Use the Midpoint Method to solve the initial value problems in Problem \(1 .\)
Numerically solve the nonlinear pendulum problem using the EulerCromer code for a pendulum with length \(L=0.5 \mathrm{~m}\) using initial angles of \(\theta_{0}=10^{\circ}\), and \(\theta_{0}=70^{\circ} .\) In each case run the routines long enough and with an appropriate \(h\) such that you can determine the period in each case. Compare your results with the linear pendulum period.
For the Baumgartner sky dive we had obtained the results for his position as a function of time. There are other questions which could be asked.
1. Find the velocity as a function of time for the model developed in the text.
2. Find the velocity as a function of altitude for the model developed in the text.
3. What maximum velocity is obtained in the model? At what time and position?
4. Does the model indicate that terminal velocity was reached?
5. What speed is predicted for the point at which the parachute opened?
6. How do these numbers compare with reported data?
Consider the flight of a golf ball with mass \(46 \mathrm{~g}\) and a diameter of \(42.7\) \(\mathrm{mm}\). Assume it is projected at \(30^{\circ}\) with a speed of \(36 \mathrm{~m} / \mathrm{s}\) and no spin.
1. Ignoring air resistance, analytically find the path of the ball and determine the range, maximum height, and time of flight for it to land at the height that the ball had started.
2. Now consider a drag force \(f_{D}=\dfrac{1}{2} C_{D} \rho \pi r^{2} v^{2}\), with \(C_{D}=0.42\) and \(\rho=1.21 \mathrm{~kg} / \mathrm{m}^{3}\). Determine the range, maximum height, and time of flight for the ball to land at the height that it had started.

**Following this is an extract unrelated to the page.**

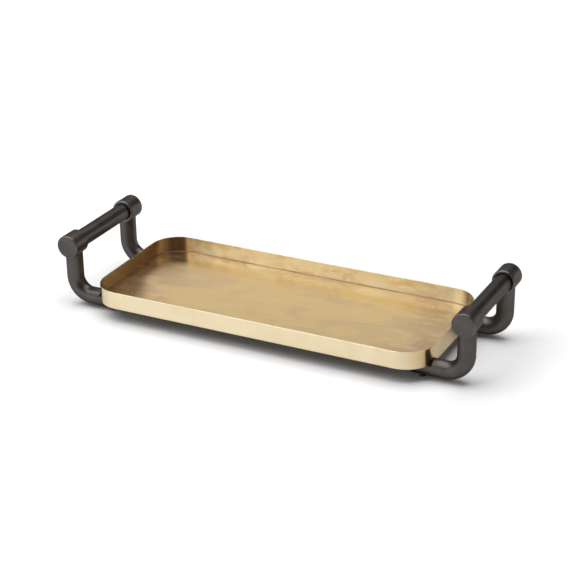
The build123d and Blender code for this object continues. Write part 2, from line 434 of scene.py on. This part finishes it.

3. Plot the Reynolds number as a function of time. [Take the kinematic viscosity of air, \(v=1.47 \times 10^{-5}\).
4. Based on the plot in part \(c\), create a model to incorporate the change in Reynolds number and repeat part b. Compare the results from parts \(a, b\) and \(d\).
Consider the flight of a tennis ball with mass \(57 \mathrm{~g}\) and a diameter of \(66.0\) mm. Assume the ball is served \(6.40\) meters from the net at a speed of \(50.0\) \(\mathrm{m} / \mathrm{s}\) down the center line from a height of \(2.8 \mathrm{~m}\). It needs to just clear the net \((0.914 \mathrm{~m})\).

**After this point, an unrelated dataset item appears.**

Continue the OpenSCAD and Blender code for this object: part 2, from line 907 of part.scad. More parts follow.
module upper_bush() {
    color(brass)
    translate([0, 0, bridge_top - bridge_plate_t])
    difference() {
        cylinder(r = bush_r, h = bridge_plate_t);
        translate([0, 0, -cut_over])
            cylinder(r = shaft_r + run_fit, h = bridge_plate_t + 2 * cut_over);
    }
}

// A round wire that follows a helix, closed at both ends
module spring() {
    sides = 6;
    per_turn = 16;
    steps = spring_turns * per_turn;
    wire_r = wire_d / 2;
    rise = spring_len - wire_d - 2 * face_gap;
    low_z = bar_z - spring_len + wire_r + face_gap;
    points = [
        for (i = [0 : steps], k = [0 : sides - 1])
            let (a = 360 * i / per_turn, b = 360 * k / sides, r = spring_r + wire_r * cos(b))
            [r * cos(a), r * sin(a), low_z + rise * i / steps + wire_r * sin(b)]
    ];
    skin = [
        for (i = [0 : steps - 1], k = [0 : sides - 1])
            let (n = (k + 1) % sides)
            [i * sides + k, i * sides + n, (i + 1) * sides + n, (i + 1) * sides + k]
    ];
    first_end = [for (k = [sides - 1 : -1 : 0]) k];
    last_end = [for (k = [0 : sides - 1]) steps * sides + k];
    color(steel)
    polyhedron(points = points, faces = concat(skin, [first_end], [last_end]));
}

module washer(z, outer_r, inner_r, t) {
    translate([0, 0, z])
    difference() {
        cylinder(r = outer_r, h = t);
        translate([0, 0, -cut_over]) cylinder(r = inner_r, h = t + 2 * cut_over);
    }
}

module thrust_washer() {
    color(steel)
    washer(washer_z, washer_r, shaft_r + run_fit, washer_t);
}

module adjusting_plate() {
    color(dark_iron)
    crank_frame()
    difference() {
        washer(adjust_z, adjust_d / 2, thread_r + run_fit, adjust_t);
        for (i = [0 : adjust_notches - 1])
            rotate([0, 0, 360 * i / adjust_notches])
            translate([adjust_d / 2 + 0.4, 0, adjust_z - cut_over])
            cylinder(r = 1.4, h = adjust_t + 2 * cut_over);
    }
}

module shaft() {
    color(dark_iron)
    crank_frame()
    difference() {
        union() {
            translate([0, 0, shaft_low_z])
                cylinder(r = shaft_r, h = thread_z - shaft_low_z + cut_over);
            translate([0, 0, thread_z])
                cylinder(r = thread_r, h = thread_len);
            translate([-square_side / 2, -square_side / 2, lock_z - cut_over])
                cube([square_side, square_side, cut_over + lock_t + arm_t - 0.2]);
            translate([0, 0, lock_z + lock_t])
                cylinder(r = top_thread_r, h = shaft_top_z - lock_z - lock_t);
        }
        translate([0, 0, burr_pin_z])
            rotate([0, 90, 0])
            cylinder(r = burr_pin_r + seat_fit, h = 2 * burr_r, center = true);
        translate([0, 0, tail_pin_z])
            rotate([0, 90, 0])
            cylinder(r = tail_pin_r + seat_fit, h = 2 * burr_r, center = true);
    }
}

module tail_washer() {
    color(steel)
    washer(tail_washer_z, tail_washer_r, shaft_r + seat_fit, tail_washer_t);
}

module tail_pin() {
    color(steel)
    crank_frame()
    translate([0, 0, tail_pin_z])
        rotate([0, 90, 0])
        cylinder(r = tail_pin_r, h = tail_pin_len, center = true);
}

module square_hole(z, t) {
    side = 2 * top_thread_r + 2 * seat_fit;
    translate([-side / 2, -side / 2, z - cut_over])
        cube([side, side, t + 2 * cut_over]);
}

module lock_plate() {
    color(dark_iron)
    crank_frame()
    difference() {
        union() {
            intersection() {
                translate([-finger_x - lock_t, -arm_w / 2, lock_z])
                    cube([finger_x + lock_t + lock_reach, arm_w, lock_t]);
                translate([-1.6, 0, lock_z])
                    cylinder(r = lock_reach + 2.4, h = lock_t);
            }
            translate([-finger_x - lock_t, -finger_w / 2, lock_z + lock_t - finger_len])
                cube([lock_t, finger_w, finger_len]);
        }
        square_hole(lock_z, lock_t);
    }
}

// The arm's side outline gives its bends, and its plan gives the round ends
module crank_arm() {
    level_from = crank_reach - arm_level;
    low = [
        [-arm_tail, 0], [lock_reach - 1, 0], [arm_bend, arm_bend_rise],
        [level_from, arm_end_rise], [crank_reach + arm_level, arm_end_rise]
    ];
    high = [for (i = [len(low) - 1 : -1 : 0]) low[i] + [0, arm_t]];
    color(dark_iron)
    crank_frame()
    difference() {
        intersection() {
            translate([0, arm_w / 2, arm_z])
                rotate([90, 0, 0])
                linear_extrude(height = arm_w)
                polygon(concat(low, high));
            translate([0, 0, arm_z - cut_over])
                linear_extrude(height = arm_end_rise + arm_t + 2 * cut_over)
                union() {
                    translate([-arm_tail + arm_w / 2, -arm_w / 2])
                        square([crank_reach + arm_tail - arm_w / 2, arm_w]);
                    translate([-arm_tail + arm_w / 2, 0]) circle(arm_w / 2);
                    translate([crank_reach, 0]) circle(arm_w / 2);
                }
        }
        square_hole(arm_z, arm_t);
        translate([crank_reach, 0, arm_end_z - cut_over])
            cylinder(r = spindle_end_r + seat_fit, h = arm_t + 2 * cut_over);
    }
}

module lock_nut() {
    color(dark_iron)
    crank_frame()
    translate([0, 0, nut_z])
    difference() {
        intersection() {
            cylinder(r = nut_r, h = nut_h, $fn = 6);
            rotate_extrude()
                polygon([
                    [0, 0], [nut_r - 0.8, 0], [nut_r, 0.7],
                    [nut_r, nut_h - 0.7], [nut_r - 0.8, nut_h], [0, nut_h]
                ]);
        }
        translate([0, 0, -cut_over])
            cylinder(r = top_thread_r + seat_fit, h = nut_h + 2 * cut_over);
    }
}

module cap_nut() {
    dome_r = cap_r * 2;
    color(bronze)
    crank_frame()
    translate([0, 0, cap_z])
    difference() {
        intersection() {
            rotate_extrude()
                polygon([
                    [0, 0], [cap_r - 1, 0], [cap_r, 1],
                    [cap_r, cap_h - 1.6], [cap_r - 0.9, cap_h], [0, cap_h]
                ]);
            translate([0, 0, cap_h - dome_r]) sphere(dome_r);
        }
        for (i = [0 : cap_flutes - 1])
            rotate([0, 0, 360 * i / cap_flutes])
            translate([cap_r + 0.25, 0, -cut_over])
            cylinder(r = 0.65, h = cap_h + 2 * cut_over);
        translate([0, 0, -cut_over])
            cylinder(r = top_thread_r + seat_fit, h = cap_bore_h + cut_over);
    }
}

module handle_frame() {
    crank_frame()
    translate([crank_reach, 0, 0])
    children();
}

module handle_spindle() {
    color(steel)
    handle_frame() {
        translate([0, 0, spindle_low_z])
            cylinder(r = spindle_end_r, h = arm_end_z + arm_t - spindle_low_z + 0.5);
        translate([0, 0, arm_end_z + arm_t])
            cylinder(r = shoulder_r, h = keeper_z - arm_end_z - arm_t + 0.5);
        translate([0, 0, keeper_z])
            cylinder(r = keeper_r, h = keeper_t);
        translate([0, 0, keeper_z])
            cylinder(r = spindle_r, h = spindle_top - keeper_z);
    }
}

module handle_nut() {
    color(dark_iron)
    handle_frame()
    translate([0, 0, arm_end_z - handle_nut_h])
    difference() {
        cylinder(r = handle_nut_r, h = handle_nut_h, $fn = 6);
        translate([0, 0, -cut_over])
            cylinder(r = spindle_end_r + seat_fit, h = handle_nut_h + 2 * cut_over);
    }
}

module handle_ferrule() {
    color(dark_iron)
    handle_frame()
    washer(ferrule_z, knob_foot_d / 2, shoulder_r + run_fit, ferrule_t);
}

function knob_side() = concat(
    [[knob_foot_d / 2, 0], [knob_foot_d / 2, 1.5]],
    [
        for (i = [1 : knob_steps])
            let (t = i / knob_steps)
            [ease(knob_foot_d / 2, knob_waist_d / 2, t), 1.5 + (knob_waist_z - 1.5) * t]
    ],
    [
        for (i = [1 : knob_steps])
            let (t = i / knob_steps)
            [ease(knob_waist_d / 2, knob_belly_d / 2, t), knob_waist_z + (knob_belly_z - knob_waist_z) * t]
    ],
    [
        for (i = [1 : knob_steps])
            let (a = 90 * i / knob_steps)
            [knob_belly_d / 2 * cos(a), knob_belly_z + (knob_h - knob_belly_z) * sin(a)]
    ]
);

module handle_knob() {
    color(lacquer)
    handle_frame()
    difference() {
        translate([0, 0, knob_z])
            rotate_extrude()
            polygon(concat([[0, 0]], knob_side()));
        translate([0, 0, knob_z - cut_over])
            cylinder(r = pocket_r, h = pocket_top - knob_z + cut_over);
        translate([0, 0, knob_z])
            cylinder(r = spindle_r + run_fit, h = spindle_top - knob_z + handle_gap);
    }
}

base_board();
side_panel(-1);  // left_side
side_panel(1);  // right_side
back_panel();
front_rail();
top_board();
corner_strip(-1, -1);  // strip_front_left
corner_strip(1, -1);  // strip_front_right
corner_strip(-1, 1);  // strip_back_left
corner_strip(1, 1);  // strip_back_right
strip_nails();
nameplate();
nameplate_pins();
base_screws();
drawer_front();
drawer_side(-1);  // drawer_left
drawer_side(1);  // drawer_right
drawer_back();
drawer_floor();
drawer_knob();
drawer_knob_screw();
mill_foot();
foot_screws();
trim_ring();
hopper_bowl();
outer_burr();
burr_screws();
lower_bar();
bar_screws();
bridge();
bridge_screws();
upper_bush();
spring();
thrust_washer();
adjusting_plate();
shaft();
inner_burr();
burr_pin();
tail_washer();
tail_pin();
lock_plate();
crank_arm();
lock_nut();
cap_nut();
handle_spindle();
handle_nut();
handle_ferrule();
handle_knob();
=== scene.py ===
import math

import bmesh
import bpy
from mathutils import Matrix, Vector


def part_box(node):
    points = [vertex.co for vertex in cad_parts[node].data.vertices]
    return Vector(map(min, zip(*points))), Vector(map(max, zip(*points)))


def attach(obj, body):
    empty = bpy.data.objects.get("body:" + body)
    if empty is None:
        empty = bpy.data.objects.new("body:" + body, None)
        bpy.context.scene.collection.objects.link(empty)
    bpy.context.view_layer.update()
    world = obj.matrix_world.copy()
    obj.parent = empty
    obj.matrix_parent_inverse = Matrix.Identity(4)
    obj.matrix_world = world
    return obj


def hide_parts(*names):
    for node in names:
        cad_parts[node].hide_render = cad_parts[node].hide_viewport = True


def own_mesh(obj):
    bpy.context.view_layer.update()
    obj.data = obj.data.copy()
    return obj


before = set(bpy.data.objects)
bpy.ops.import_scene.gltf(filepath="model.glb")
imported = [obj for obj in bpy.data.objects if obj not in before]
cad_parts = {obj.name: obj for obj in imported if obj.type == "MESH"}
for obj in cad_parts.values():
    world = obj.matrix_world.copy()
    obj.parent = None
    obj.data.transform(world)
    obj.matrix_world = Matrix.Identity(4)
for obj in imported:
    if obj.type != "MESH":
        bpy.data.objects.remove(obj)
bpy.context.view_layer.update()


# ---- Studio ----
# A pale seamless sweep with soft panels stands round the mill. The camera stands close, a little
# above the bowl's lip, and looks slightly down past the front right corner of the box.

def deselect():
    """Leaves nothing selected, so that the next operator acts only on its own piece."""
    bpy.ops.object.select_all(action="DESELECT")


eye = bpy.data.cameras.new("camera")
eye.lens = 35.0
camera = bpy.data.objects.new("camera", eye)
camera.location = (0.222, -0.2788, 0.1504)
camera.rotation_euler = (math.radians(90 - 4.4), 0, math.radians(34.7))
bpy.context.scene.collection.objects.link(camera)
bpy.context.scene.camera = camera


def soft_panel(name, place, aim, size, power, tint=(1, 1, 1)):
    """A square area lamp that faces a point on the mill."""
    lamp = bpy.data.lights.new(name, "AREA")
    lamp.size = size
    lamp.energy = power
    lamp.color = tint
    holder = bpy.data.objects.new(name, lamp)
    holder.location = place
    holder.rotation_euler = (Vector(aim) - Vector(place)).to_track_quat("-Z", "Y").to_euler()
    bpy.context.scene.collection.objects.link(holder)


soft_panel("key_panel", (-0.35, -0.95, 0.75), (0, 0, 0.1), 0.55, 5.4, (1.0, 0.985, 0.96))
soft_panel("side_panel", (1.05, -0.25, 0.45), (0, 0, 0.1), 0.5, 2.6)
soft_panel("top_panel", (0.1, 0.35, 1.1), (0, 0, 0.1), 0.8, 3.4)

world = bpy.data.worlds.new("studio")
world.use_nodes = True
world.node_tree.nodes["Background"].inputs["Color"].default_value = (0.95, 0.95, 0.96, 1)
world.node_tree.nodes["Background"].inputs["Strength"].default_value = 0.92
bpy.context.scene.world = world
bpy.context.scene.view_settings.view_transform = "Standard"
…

1. Ignoring air resistance and spin, analytically find the path of the ball assuming it just clears the net. Determine the angle to clear the net and the time of flight.
2. Find the angle to clear the net assuming the tennis ball is given a topspin with \(\omega=50 \mathrm{rad} / \mathrm{s}\).

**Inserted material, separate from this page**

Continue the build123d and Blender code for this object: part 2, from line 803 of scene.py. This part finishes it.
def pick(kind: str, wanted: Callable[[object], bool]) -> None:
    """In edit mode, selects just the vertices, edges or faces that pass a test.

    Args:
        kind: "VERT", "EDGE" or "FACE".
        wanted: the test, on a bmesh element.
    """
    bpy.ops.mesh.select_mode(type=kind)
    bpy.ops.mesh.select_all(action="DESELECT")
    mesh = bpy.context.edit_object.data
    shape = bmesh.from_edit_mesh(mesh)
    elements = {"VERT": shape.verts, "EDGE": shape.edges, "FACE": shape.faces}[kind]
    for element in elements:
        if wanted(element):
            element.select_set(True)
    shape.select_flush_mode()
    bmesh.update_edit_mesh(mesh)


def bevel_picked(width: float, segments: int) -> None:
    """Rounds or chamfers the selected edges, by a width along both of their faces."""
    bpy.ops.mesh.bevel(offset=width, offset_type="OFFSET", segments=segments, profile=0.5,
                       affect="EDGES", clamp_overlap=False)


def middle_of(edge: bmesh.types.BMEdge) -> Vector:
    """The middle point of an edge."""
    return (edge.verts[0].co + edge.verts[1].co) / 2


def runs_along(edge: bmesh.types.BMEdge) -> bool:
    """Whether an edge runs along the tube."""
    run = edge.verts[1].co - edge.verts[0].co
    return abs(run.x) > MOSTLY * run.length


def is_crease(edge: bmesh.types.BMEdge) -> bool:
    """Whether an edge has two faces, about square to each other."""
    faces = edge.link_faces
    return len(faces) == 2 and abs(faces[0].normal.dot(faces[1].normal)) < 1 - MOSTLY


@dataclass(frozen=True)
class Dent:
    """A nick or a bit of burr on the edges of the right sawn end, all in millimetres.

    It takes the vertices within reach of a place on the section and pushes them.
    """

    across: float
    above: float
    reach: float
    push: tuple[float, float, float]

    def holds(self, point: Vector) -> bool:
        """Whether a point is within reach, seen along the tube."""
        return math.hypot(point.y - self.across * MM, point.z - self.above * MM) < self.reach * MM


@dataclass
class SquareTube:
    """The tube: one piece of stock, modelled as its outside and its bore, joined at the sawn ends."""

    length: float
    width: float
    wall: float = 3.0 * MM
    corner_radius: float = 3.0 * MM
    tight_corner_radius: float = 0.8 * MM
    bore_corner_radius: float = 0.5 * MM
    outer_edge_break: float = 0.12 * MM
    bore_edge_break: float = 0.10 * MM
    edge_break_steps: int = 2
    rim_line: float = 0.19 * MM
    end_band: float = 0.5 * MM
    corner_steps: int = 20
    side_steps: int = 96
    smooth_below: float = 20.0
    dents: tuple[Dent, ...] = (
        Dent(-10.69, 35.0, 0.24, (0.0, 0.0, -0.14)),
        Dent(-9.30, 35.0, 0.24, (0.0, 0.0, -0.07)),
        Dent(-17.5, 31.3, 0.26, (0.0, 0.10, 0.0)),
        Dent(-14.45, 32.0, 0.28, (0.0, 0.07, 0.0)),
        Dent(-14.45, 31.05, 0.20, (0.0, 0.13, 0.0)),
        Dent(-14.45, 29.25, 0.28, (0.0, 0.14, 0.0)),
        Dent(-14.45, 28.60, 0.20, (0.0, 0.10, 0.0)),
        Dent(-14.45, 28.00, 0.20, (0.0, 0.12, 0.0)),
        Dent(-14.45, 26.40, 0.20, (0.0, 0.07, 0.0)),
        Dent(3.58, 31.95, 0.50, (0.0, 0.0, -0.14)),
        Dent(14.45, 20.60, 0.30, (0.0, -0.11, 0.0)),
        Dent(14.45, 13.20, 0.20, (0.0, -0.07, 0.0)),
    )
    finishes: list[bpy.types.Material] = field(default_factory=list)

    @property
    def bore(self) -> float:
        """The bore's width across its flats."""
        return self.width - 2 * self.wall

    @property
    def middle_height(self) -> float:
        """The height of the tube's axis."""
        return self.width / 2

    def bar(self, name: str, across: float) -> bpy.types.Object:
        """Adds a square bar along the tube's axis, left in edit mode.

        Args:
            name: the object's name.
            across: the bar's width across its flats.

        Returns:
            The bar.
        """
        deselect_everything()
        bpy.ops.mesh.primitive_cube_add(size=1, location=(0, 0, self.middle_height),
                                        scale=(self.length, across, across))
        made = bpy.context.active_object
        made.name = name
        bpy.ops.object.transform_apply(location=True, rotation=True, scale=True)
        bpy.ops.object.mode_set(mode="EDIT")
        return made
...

3. Repeat part b assuming the tennis ball is given a bottom spin with \(\omega=50 \mathrm{rad} / \mathrm{s}\).
4. Repeat parts \(a, b\), and \(c\) with a drag force, taking \(C_{D}=0.55\).
In Example \(3.7 a(t)\) was determined for a curved universe with nonrelativistic matter for \(\Omega_{0}>1 .\) Derive the parametric equations for \(\Omega_{0}<1\),

\[\begin{aligned} a &=\dfrac{\Omega_{0}}{2\left(1-\Omega_{0}\right)}(\cosh \eta-1) \\ t &=\dfrac{\Omega_{0}}{2 H_{0}(1-\Omega)^{3 / 2}}(\sinh \eta-\eta) \end{aligned} \label{3.67} \]

for \(\eta \geq 0\)

Find numerical solutions for other models of the universe.
1. A flat universe with nonrelativistic matter only with \(\Omega_{m, 0}=1\).
2. A curved universe with radiation only with curvature of different types.
3. A flat universe with nonrelativistic matter and radiation with several values of \(\Omega_{m, 0}\) and \(\Omega_{r, 0}+\Omega_{m, 0}=1\).
4. Look up the current values of \(\Omega_{r, 0}, \Omega_{m, 0}, \Omega_{\Lambda, 0}\), and \(\kappa .\) Use these values to predict future values of \(a(t)\).
5. Investigate other types of universes of your choice, but different from the previous problems and examples.